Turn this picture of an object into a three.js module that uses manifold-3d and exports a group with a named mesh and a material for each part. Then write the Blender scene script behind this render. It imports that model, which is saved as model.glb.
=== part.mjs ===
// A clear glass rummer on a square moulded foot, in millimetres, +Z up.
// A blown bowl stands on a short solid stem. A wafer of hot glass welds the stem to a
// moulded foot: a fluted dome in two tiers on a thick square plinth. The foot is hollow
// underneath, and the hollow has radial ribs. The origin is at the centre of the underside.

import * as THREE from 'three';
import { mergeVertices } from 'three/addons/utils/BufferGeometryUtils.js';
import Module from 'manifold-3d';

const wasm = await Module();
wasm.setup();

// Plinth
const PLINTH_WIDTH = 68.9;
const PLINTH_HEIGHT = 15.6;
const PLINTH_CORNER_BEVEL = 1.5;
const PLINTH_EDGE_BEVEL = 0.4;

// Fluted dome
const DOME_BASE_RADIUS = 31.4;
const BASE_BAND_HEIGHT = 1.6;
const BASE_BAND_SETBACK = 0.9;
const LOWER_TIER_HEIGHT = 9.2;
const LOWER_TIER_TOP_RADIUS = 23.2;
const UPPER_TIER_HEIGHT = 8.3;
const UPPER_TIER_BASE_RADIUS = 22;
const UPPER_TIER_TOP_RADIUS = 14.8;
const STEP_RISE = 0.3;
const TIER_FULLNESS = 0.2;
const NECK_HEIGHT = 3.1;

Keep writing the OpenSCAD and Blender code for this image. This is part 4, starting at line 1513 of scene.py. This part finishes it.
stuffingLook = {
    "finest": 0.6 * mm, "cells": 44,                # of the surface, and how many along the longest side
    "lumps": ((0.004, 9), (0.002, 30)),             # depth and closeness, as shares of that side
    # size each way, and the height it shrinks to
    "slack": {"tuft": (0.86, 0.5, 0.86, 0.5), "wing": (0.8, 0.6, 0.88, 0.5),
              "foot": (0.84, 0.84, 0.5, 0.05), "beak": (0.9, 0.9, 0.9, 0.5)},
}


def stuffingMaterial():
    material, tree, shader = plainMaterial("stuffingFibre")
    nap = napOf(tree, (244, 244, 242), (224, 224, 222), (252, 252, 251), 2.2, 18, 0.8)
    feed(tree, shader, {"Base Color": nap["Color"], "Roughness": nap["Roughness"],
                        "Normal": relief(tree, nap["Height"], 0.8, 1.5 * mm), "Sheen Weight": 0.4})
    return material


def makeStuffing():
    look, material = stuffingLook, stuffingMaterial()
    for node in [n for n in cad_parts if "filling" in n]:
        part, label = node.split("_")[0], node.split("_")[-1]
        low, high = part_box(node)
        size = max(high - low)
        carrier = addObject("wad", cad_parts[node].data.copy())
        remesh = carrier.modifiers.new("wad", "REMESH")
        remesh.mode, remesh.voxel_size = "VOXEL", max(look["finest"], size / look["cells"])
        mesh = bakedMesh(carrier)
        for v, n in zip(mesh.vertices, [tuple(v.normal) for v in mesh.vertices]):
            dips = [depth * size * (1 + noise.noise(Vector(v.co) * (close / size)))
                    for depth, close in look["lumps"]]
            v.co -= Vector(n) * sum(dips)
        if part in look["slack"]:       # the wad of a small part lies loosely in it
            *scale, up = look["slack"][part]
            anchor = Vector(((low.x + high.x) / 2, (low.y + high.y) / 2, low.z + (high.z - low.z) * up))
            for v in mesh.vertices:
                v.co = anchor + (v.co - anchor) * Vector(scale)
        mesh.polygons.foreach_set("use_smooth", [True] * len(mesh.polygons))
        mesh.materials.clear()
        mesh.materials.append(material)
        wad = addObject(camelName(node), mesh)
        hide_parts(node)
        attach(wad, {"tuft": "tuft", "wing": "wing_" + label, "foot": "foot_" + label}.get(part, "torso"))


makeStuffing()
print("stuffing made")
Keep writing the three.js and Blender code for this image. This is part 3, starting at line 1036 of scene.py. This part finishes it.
━━━━━━━━
## Task requirements
Copy each line holding the word "Blender" from the listing above.

## Exercise response
Turn this picture of an object into a three.js module that uses manifold-3d and exports a group with a named mesh and a material for each part. Then write the Blender scene script behind this render. It imports that model, which is saved as model.glb.
Keep writing the OpenSCAD and Blender code for this image. This is part 4, starting at line 1513 of scene.py. This part finishes it.
Keep writing the three.js and Blender code for this image. This is part 3, starting at line 1036 of scene.py. This part finishes it.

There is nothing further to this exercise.